Let $A$ be a symmetric matrix, $c >0$, and $B=cA$, find the relationship between the spectral decompositions of $A$ and $B$.

From what I understand. If $A$ is a symmetric matrix, then $A=A^T$. A symmetric matrix has $n$ eigenvalues and there exist $n$ linearly independent eigenvectors (because of orthogonality) even if the eigenvalues are not distinct. Since $B=cA$ and $A=A^T$, then we can conclude that $B=cA^T$, which would imply that $B$ is also symmetric, meaning it also has a linearly independent eigenbasis.

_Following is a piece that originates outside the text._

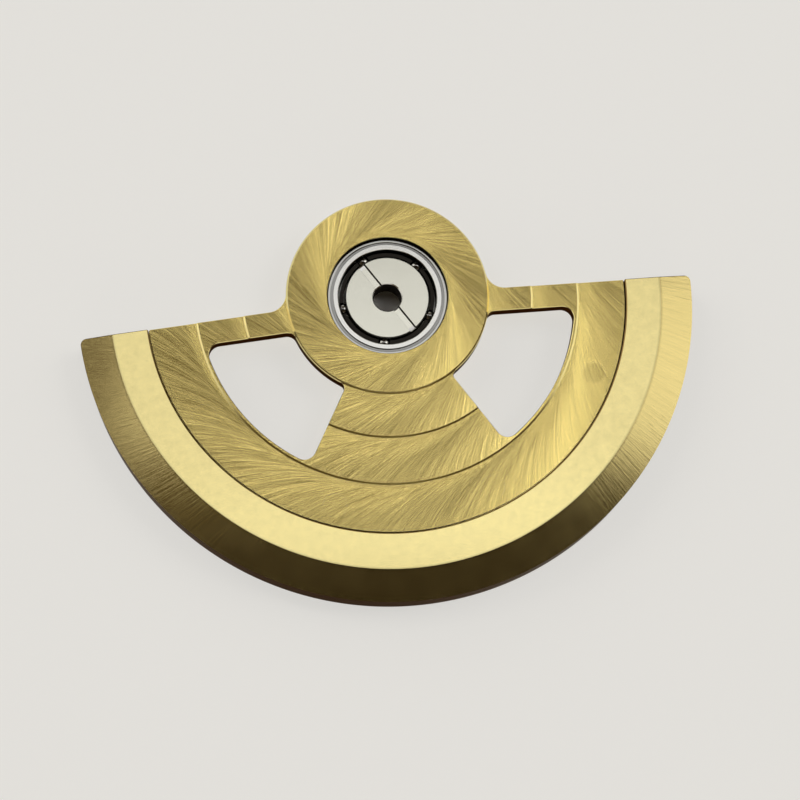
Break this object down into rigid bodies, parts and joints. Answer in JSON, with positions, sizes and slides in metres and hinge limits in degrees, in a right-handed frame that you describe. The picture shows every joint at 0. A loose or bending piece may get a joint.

Focusing on $A$, since it has a linearly independent eigenbasis, we have $A = PD_aP^{-1}$ by Spectral decomposition where $P$ is the eigenbasis and $D_a$ is the diagonal matrix of $A$ eigenvalues $\lambda_i$ \begin{array} d D_a & = & \begin{bmatrix} \lambda_1 & & \\ &\ddots&\\ & & \lambda_i \end{bmatrix} \end{array}

Now since $B=cA$, then we have $B=cPD_aP^{-1}$, which can be rewritten as $B = PD_bP^{-1}$, where

\begin{array} d D_b & = & cD_a & =c\begin{bmatrix} \lambda_1 & & \\ &\ddots&\\ & & \lambda_i \end{bmatrix} & = & \begin{bmatrix} c\lambda_1 & & \\ &\ddots&\\ & & c\lambda_i \end{bmatrix} \end{array}

From this I can conclude that $B$ and $A$ actually have the same linearly independent eigenbasis. Furthermore, the eigenvalues of $B$ are a scalar multiple of the eigenvalues of $A$ by a factor of $c$.

Have I fully describe the relationship between $A$ and $B$?

Thank you for your time.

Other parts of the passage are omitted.